I agree, some of the velocities in this track could be tweaked to give a more natural result. The thing is, I just replaced the existing Garritan CFX with Noire, and re-rendered the track (I think I actually did massage the velocities on a few notes) and came out with a pretty decent result. I'm sure I'll ultimately go back and re-perform the piano so I adjust my playing for the instrument in real time.

Thanks for listening and for the nice comments!

-Gary


----------



## gdugan (Jun 6, 2019)

CGR said:


> … and also monitor at a substantial volume level when recording the piano parts in order to get a realistic idea of dynamics and the subtleties of the m, mp, p & pp range.



This is an excellent point. Monitor level makes an enormous difference in the performance.

Totally tangential:
One thing I've noticed on many sampled pianos is the middle octave or so around middle C is very hard to get sounding right. On a lot of libraries, there's this "hole" in the middle octave (say from the G below middle C to C an octave above) - some sort of phase issue maybe - that is really aggravating and spoils the illusion for me. The high and low end on most libraries are fine, but it's that middle octave that makes or breaks the effect. Noire seems to not suffer from this. The stage pianos I've played don't seem to have this middle octave problem either.

Also, I *never* seem to be able to get the same sound from sampled libraries that I hear in the youtube demos. I have a bunch of piano libraries that I bought because I thought the demos sounded wonderful that I never use because they just sound disappointing when I play them.

Maybe it's my playing...


----------



## CT (Jun 6, 2019)

I've also noticed that issue in the mid-range of sampled pianos. The outer ends of the keyboard sound nice and have good separation, but that middle is often very smeared together and one dimensional. Even from demos, I can tell Noire avoided that.


----------



## CGR (Jun 6, 2019)

gdugan said:


> Also, I *never* seem to be able to get the same sound from sampled libraries that I hear in the youtube demos. I have a bunch of piano libraries that I bought because I thought the demos sounded wonderful that I never use because they just sound disappointing when I play them.
> 
> Maybe it's my playing...



Don't underestimate the 'polishing' which is often applied to these demos. EQ, saturation, compression & mastering can have a substantial impact on the fullness and clarity of the piano tone - sampled and acoustic.


----------



## ionian (Jun 7, 2019)

The thing is, to me, even Noire still gets "plinky" in the highs and a bit flat. Garritan CFX is the only sampled piano I've heard that gets the highs right and there's a certain dimensionality in there as well that I haven't heard in any other sampled pianos. I agree that it's a pain to fight the room sound of CFX, but for me it's a tradeoff for the dimensionality that CFX has that I haven't heard in any others, including Noire. 

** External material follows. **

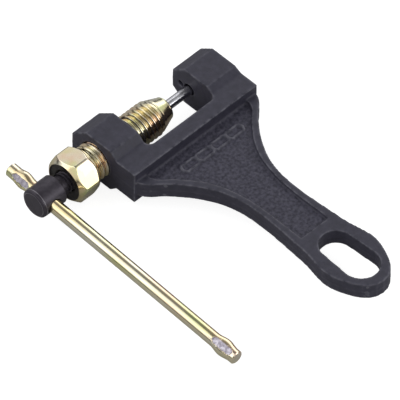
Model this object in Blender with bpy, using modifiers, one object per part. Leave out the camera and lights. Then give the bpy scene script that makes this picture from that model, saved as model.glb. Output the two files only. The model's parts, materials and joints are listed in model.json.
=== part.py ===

There's more leeway when doing a track that has a lot of stuff in it because the piano doesn't need dimension, but for solo piano, I still haven't found anything to beat CFX, in my opinion.


----------



## CGR (Jun 7, 2019)

ionian said:


> The thing is, to me, even Noire still gets "plinky" in the highs and a bit flat. Garritan CFX is the only sampled piano I've heard that gets the highs right and there's a certain dimensionality in there as well that I haven't heard in any other sampled pianos. I agree that it's a pain to fight the room sound of CFX, but for me it's a tradeoff for the dimensionality that CFX has that I haven't heard in any others, including Noire.
> 
> There's more leeway when doing a track that has a lot of stuff in it because the piano doesn't need dimension, but for solo piano, I still haven't found anything to beat CFX, in my opinion.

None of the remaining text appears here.